Many of the  important social conflicts tearing at the fabric of American society  during the red summer of 1919 seem to have been concentrated on  Chicago's South Side. The dramatic expansion of the meat-packing  industry and the wartime labor shortage had created a new working class,  bringing thousands of blacks from the Deep South to join earlier waves  of Irish and Slavic migrants in the city's giant slaughterhouses. While  racial antagonism grew with competition for scarce jobs, housing, and  recreational facilities, rising labor militancy reached the boiling  point. For a brief historical moment, Chicago became the focal point for  racial and class conflict in the United States. Could organizers break  the color barrier and create an interracial labor movement, or would  racism triumph over class solidarity? The answer was by no means clear,  and The Killing Floor brilliantly captures the drama of the moment as  well as the historical forces that produced it. The film's success derives from its reliance on historical characters  and situations that have been carefully developed through extensive  research in primary sources.

The story follows Frank Custer, a young black man, from rural  Mississippi to Chicago's Black Belt as he looks for work and a better  life for his family. In the flush wartime economy, Custer hires on as a  common laborer and saves enough to bring his family to Chicago. Like  most of his fellow migrants, he is resistant at first to the Stockyards  Labor Council recruiters but soon joins the union and throws himself  into organizing, for reasons that are not entirely clear. With the  armistice, unemployment and labor conflict become endemic, and on the  killing floor itself, Custer senses "somethin'  waitin' to happen."

The race riot of  July 1919, one of twenty-five that occurred throughout the nation in  that year, presented men and woman like Custer with a personal crisis.  In the Black Belt Custer is denounced as a “white man’s nigger” for his  affiliation with the union. At the Stockyards Labor Council meeting, in  the heart of immigrant Packingtown, he is shouted down by Slavic workers  who believe that blacks have burned their homes. In the end, Custer  reenters the stockyards under military protection along with thousands  of other blacks.

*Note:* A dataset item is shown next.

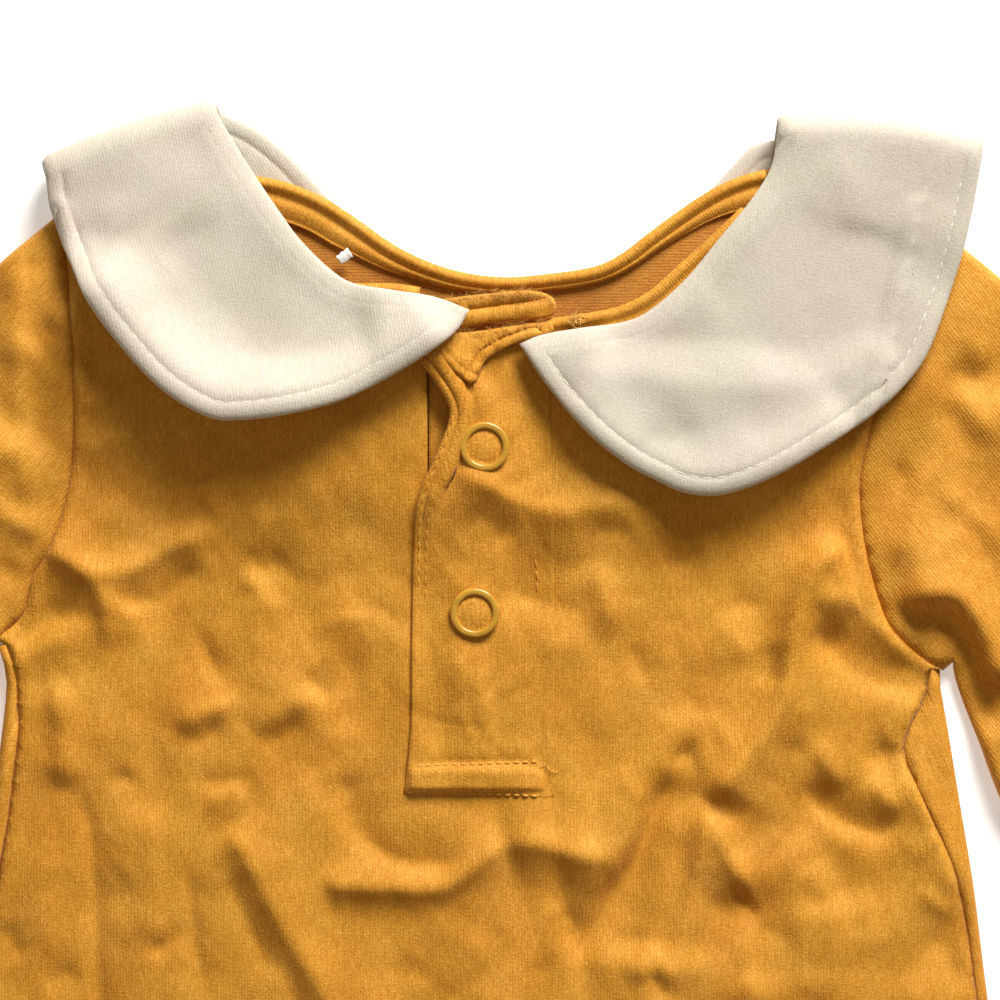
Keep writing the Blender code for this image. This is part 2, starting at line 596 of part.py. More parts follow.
def make_placket(material):
    box = [(SLIT_LEFT + SEAM_GAP, SLIT_BOTTOM + SEAM_GAP), (SLIT_RIGHT - SEAM_GAP, SLIT_BOTTOM + SEAM_GAP),
           (SLIT_RIGHT - SEAM_GAP, UNDERLAP_TOP[1]), (SLIT_LEFT + SEAM_GAP, UNDERLAP_TOP[0])]
    outline = closed_outline([[a, b] for a, b in zip(box, box[1:] + box[:1])], CELL)
    sheet("placket_underlap", outline, laid(front_height), material, CLOTH, CELL)
    outline = closed_outline([OVERLAP[:4], OVERLAP[3:10], OVERLAP[9:], [OVERLAP[-1], OVERLAP[0]]], 6.0)
    sheet("placket_overlap", outline, laid(overlap_height), material, PLACKET_CLOTH, CELL)
    outline = closed_outline([OVERLAP_TAB + OVERLAP_TAB[:1]], 4.0)
    sheet("overlap_tab", outline, laid(overlap_height), material, PLACKET_CLOTH, CELL)
    outline = closed_outline([UNDERLAP_TAB + UNDERLAP_TAB[:1]], 4.0)
    sheet("underlap_tab", outline, lambda point: (point.x, point.y, front_height(point) + 0.5),
          material, PLACKET_CLOTH, CELL)


def make_snap(name, centre, material):
    spot = Vector(centre)
    height = overlap_height(spot) + (PLACKET_CLOTH + SNAP_RING_HEIGHT) / 2 + SEAM_GAP
    bpy.ops.mesh.primitive_torus_add(
        major_segments=32, minor_segments=8, align="WORLD",
        major_radius=(SNAP_DIAMETER - SNAP_RING_WIDTH) / 2 * MM, minor_radius=SNAP_RING_WIDTH / 2 * MM)
    ring = bpy.context.object
    ring.name = name
    ring.location = Vector((spot.x, spot.y, height)) * MM
    ring.scale.z = SNAP_RING_HEIGHT / SNAP_RING_WIDTH
    ring.data.materials.append(material)
    ring.data.shade_smooth()
    move_to_shirt(ring)


def make_stub(material):
    """What is left of a cut-out label, caught in the back neck's binding."""
    spot = Vector(LABEL_STUB["centre"])
    size = LABEL_STUB["size"]
    height = back_height(spot) + CLOTH * 1.5 + 2 * SEAM_GAP + size[2] / 2
    bpy.ops.mesh.primitive_cube_add(size=1.0, location=Vector((spot.x, spot.y, height)) * MM)
    stub = bpy.context.object
    stub.name = "label_stub"
    stub.scale = Vector(size) * MM
    stub.rotation_euler.z = math.radians(LABEL_STUB["turn"])
    stub.data.materials.append(material)
    move_to_shirt(stub)


def make_knot(material):
    """The bar of thread that ends the neck binding beside the placket."""
    spot = Vector(THREAD_KNOT["centre"])
    size = THREAD_KNOT["size"]
    height = front_height(spot) + (CLOTH + size[2]) / 2 + SEAM_GAP
    bpy.ops.mesh.primitive_uv_sphere_add(segments=12, ring_count=8, radius=0.5,
                                         location=Vector((spot.x, spot.y, height)) * MM)
    knot = bpy.context.object
    knot.name = "thread_knot"
    knot.scale = Vector(size) * MM
    knot.data.materials.append(material)
    move_to_shirt(knot)


def move_to_shirt(piece):
    for holder in list(piece.users_collection):
        holder.objects.unlink(piece)
    SHIRT.objects.link(piece)


clear_scene()
SHIRT = bpy.data.collections.new("Baby collared shirt")
bpy.context.scene.collection.children.link(SHIRT)
MUSTARD = make_material("mustard_jersey")
CREAM = make_material("cream_jersey")
ENAMEL = make_material("snap_enamel")
TAPE = make_material("white_tape")

make_back(MUSTARD)
make_front(MUSTARD)
make_sleeve("sleeve_right", ARMHOLE_RIGHT, SLEEVE_RIGHT_OUTER, SLEEVE_RIGHT_INNER, 1.0, MUSTARD)
make_sleeve("sleeve_left", ARMHOLE_LEFT, SLEEVE_LEFT_OUTER, SLEEVE_LEFT_INNER, -1.0, MUSTARD)
make_collar("collar_left", COLLAR_LEFT, CREAM)
make_collar("collar_right", COLLAR_RIGHT, CREAM)
make_bindings(MUSTARD)
make_placket(MUSTARD)
for ring_name, ring_centre in SNAP_CENTRES.items():
    make_snap(ring_name, ring_centre, ENAMEL)
make_stub(TAPE)
make_knot(MUSTARD)
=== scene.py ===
# %% [markdown]
# # A baby's collared shirt, laid flat
#
# The real thing is a small jersey top. A front, a back and two sleeves are cut from mustard
# jersey, a rounded collar from cream jersey, and the front closes with a short snapped
# placket. It lies face up on a table, so it is seen as a stack of thin, creased layers.
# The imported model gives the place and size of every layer. Here each layer is cut out
# again as flat cloth, in fine facets, and laid over the layer below with all its creases.

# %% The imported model
import math

import bpy
import numpy as np
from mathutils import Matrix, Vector, geometry


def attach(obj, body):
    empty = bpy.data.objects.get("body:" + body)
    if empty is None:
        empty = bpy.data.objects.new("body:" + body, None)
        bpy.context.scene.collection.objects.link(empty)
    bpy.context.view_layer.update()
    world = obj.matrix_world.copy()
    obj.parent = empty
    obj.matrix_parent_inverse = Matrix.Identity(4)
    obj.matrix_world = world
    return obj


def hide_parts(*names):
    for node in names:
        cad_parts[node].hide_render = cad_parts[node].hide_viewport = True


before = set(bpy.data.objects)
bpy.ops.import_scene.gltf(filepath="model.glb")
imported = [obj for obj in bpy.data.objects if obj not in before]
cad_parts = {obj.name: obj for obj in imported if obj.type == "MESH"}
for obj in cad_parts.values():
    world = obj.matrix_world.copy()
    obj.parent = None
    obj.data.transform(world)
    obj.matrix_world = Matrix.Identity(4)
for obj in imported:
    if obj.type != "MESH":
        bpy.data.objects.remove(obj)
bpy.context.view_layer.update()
print("nodes", sorted(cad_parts))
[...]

The Killing Floor's most important achievement may be its realistic  description of the complex consciousness of black workers in that era. A  variety of antilabor elements within the black community emerge  clearly--institutions such as the Wabash  Avenue YMCA, which received  most of its support from the packers and other large employers, and  “race men” such as Austin  "Heavy" Williams who, whether for money or  for principle, agitated constantly against  "the white man' s union."  But the Black Belt was also home to such man as Robert Bedford, a  staunchly class-conscious, northern-born shop steward in the largely  white gang on the killing floor. In the film, as in real life, Bedford  and Williams represent ideal types; most black workers' attitudes were  far more mixed. Above all, blacks valued their new homes, their jobs,  and all that those meant for their families. In wartime, with the  economy and the government on their side, some of them saw the value of  organizing with whites.

Frank  Custer was not alone. During the 1919 riot, however, race consciousness  dominated thinking on both sides of the color line, and there was  little room for those, such as Custer, who straddled that line.  "Nigger," Williams shouts, "you done forgot where you come from!"  

The film's central theme--the tension between race consciousness and  class consciousness--transcends the situation of Chicago's workers  during the summer of 1919 and represents a key theme in working-class  history. The human drama of Frank Custer's personal dilemma will have a  very broad appeal, while the film’s sophisticated analysis will make it a  natural focal point for discuss any class dealing with modern American  society.